Transition énergétique et impératif environnemental
Kibali est alimentée à plus de 80 % par des sources hydroélectriques, limitant son empreinte carbone par rapport aux standards régionaux. La compagnie affirme vouloir atteindre la neutralité carbone sur ses opérations locales d’ici 2030. Des ONG exigent toutefois des études d’impact indépendantes sur la biodiversité du parc de la Garamba, voisin du site. La direction répond par la création d’un fonds dédié à la conservation, abondé à hauteur de 6 millions USD.
Les autorités congolaises voient dans ces engagements un alignement avec leur politique nationale de croissance verte, récemment actualisée à la COP-28. Cette convergence alimente un discours diplomatique présentant la RDC comme « poumon environnemental et coffre-fort minier », rôle confié à la coopération entre État et secteur privé plutôt qu’à des injonctions purement coercitives.
Perspectives : diversification et montée en compétence nationale
Pour 2025-2027, Barrick prévoit d’injecter 500 millions USD supplémentaires afin d’explorer des gisements satellites et d’optimiser la chaîne de raffinage. Un programme de formation des ingénieurs congolais, conduit avec l’Université de Kisangani, doit accroître le taux de postes à responsabilité détenus par des nationaux. « La valeur ajoutée doit rester ici, du fond de la mine jusqu’à la commercialisation du lingot », insiste Bristow.

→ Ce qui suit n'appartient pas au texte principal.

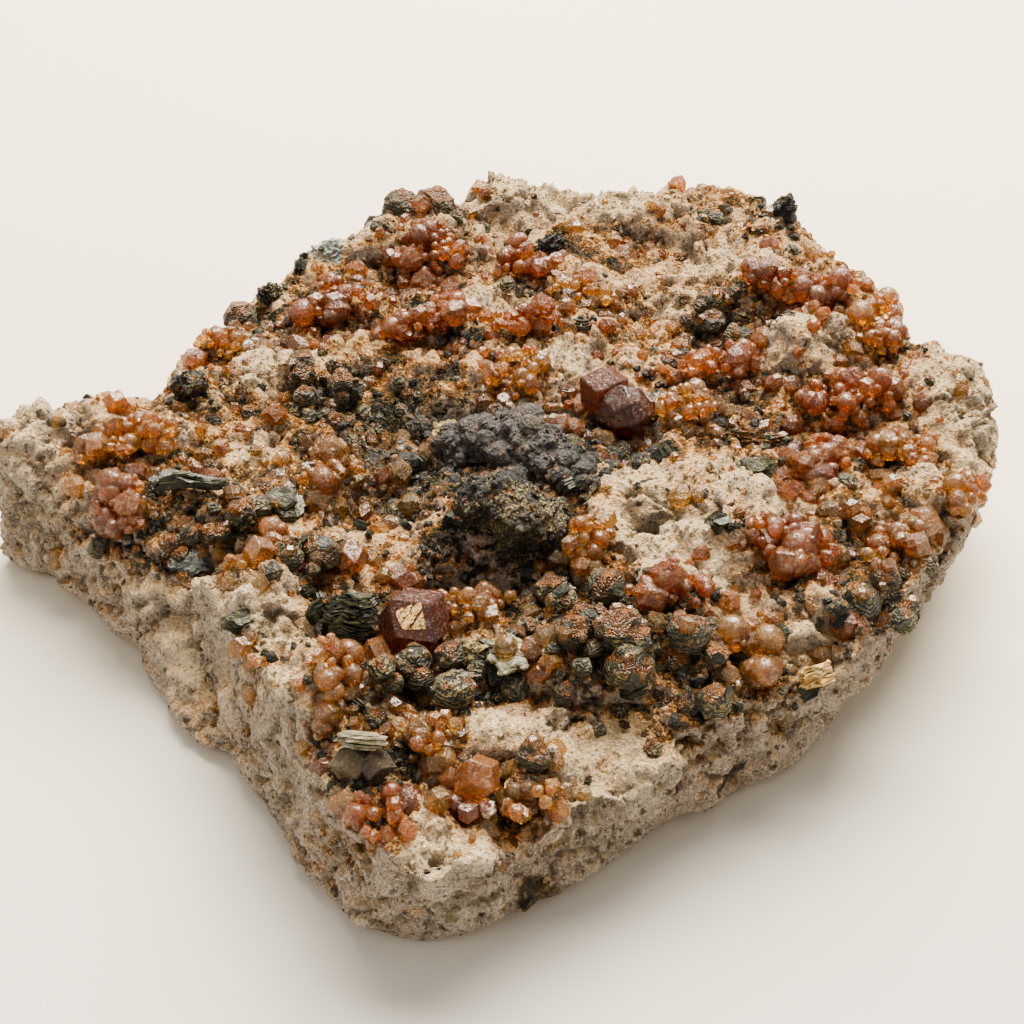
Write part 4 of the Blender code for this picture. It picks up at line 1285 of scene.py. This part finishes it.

Le gouvernement entend, de son côté, utiliser les recettes fiscales issues de Kibali pour financer la diversification économique, notamment l’agro-industrie et le numérique. Dans un pays historiquement captif de la volatility des cours des matières premières, l’enjeu consiste à transformer le boom aurifère en socle durable de développement. Pour la RDC, les 6,3 milliards annoncés ne représentent donc pas un aboutissement, mais un seuil ouvrant la voie à une consolidation financière et institutionnelle qui pourrait, si elle est menée avec rigueur, redéfinir la trajectoire économique de tout l’espace d’Afrique centrale.